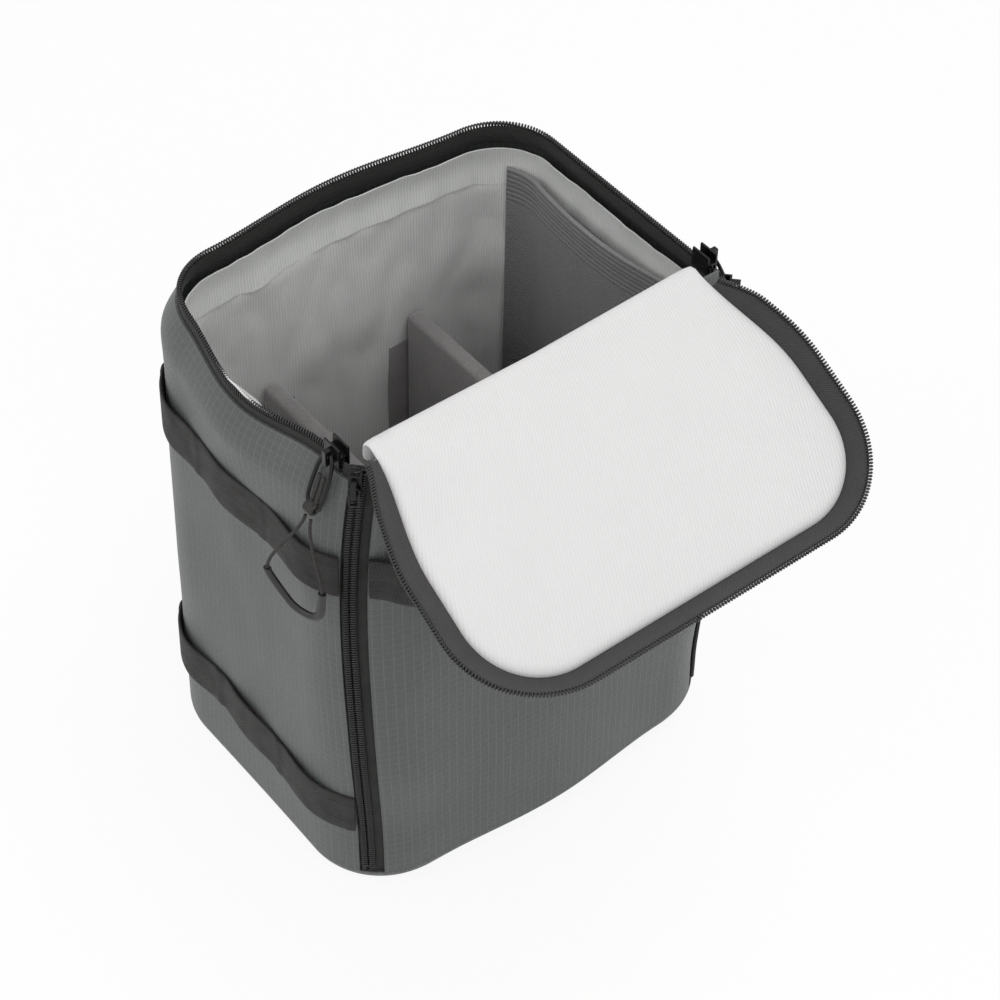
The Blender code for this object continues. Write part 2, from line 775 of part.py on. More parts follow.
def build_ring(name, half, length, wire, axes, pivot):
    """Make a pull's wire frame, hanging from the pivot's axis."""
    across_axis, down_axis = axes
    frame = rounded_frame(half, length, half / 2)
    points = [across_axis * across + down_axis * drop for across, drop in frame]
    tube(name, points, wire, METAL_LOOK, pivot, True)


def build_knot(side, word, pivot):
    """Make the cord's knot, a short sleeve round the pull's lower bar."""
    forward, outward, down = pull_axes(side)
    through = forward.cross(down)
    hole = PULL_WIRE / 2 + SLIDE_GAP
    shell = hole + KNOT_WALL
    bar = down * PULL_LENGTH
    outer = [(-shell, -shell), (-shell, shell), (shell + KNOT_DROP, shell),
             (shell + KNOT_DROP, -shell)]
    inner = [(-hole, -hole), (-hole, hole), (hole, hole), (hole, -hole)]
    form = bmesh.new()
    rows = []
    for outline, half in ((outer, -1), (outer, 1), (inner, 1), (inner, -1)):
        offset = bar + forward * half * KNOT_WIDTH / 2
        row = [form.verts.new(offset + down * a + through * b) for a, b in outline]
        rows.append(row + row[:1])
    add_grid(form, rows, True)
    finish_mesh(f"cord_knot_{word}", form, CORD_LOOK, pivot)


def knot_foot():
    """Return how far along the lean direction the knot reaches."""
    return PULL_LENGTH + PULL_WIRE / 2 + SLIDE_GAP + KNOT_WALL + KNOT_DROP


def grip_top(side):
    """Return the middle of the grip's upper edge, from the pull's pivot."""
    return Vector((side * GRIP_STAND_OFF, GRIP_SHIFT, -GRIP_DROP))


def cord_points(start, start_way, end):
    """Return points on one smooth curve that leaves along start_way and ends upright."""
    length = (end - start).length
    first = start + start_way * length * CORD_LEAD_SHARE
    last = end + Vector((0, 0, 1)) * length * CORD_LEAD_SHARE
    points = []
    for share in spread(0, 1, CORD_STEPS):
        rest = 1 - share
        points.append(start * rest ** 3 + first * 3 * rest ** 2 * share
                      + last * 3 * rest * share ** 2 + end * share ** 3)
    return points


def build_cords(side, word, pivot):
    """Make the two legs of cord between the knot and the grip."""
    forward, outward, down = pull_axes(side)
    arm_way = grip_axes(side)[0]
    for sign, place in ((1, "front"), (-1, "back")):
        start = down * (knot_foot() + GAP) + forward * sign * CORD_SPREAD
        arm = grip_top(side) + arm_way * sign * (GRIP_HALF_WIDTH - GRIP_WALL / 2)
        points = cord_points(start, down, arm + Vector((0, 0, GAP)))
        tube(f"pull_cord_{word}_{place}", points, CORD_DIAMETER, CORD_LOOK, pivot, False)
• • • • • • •
Exercise directions = Please give an exact restatement of only the lines from the beginning of the material above to the line with "tube(name, points, wire, METAL_LOOK, pivot, True)", inclusive.

Final answer =
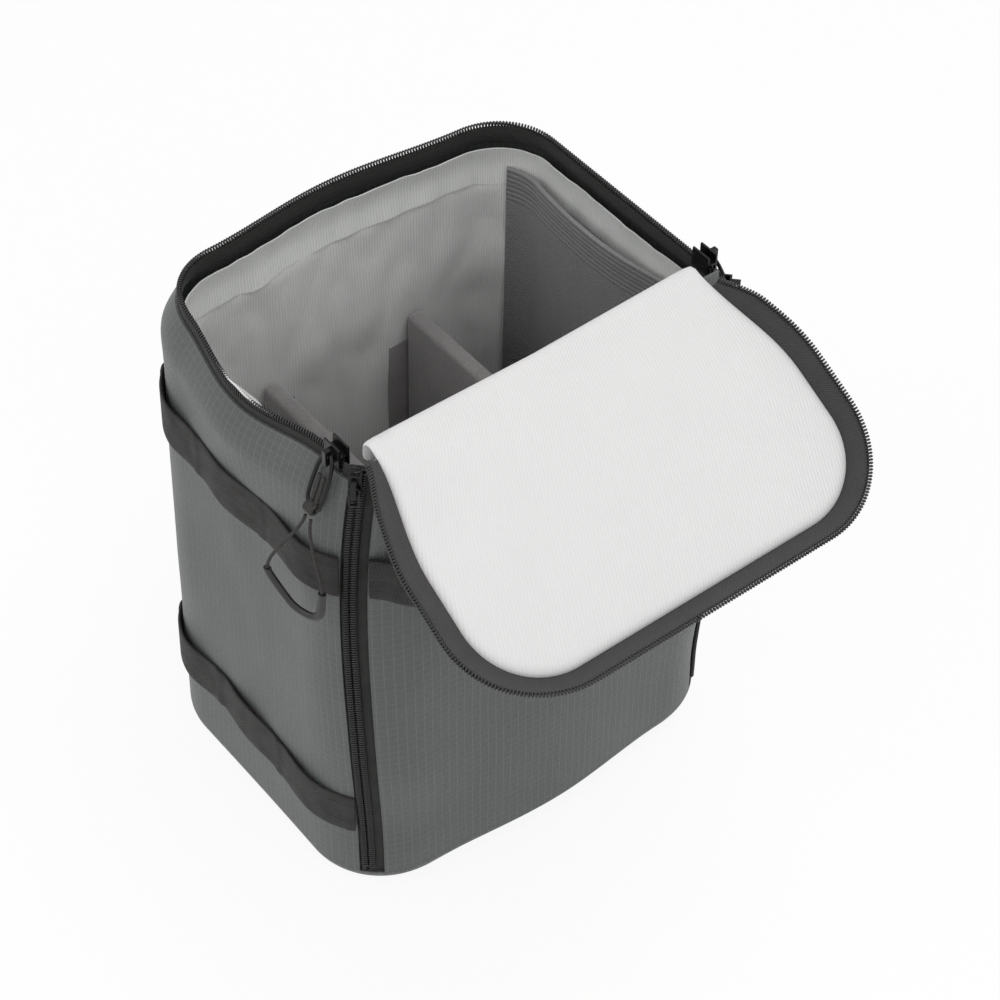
The Blender code for this object continues. Write part 2, from line 775 of part.py on. More parts follow.
def build_ring(name, half, length, wire, axes, pivot):
    """Make a pull's wire frame, hanging from the pivot's axis."""
    across_axis, down_axis = axes
    frame = rounded_frame(half, length, half / 2)
    points = [across_axis * across + down_axis * drop for across, drop in frame]
    tube(name, points, wire, METAL_LOOK, pivot, True)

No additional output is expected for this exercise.